On Friday morning, outspoken Hillary Clinton advocate Lena Dunham wrote an essay in her Lenny Letter newsletter that detailed her account of election night, which saw Donald Trump win the White House.
In the essay sent with the subject line "Don't Agonize, Organize," Dunham began by confessing that she never believed a Trump presidency was possible.
"... as horrifying as I found Donald Trump's rhetoric, as hideous as I found his racism and xenophobia, as threatening to basic decency as I found his demagogue persona, I never truly believed he could win," she wrote.
Dunham wrote about how being a staunch supporter of Clinton during the heated election season made her a target, saying that she, "received threats and abuse at a level I could not have imagined," and "My Twitter mentions went from rude to downright violent."

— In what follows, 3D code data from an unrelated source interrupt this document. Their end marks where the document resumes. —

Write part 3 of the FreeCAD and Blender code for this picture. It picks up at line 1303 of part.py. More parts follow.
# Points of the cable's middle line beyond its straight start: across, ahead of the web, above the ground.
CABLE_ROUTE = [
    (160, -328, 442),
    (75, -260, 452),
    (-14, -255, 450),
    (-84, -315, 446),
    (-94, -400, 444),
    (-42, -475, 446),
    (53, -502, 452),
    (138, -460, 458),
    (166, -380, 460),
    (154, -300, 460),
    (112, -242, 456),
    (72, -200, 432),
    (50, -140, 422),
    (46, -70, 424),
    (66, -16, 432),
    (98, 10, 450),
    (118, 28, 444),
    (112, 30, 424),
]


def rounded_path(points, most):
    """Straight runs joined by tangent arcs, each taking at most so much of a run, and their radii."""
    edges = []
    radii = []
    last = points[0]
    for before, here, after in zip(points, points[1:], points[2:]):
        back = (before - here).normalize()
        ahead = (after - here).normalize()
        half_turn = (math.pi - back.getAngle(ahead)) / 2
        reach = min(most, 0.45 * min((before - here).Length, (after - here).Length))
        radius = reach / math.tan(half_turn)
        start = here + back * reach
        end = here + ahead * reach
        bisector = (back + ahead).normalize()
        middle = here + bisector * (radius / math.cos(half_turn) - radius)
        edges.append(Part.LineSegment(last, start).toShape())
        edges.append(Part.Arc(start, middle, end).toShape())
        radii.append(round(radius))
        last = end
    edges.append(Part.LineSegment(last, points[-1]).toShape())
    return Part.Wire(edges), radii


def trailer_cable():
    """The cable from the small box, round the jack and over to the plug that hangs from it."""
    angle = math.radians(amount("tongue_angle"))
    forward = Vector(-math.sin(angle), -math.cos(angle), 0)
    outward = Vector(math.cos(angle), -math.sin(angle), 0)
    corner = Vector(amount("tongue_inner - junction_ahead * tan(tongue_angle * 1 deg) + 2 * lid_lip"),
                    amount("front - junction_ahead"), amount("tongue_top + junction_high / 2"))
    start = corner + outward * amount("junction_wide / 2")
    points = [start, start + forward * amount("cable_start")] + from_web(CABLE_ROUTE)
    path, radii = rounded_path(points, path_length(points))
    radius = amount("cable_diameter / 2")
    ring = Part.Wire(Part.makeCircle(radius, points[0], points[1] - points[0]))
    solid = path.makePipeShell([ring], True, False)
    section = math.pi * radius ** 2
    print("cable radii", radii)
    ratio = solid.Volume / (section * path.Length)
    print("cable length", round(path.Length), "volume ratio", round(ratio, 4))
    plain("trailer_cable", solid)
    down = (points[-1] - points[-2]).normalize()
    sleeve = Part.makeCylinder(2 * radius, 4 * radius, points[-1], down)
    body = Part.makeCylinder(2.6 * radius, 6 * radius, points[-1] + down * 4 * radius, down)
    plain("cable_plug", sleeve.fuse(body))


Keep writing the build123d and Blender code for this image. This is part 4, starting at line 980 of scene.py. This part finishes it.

Later she wrote, "My experience mimics that of so many women who organized for Hillary Clinton and against Donald Trump, most of them not celebrities. We wanted a female president. We wanted guaranteed control over our own bodies. We wanted equal pay. That made us nasty. That made us targets."
The multi-hyphenate described the feeling in the Javits Center on Tuesday night, where Clinton had planned to wrap her campaign with a victory speech, and reflected on why she reacted so emotionally when the night took a turn.
"It is painful on a cellular level knowing those men got what they wanted, just as it's painful to know you are hated for daring to ask for what is yours," she wrote. "It's painful to know that white women, so unable to see the unity of female identity, so unable to look past their violent privilege, and so inoculated with hate for themselves, showed up to the polls for him, too."
In reckoning with the reality of a Trump presidency, Dunham included a strong a call to action: "Wednesday was a day of mourning. Thursday, too. Hell, I'm giving us till Sunday. But then we fight."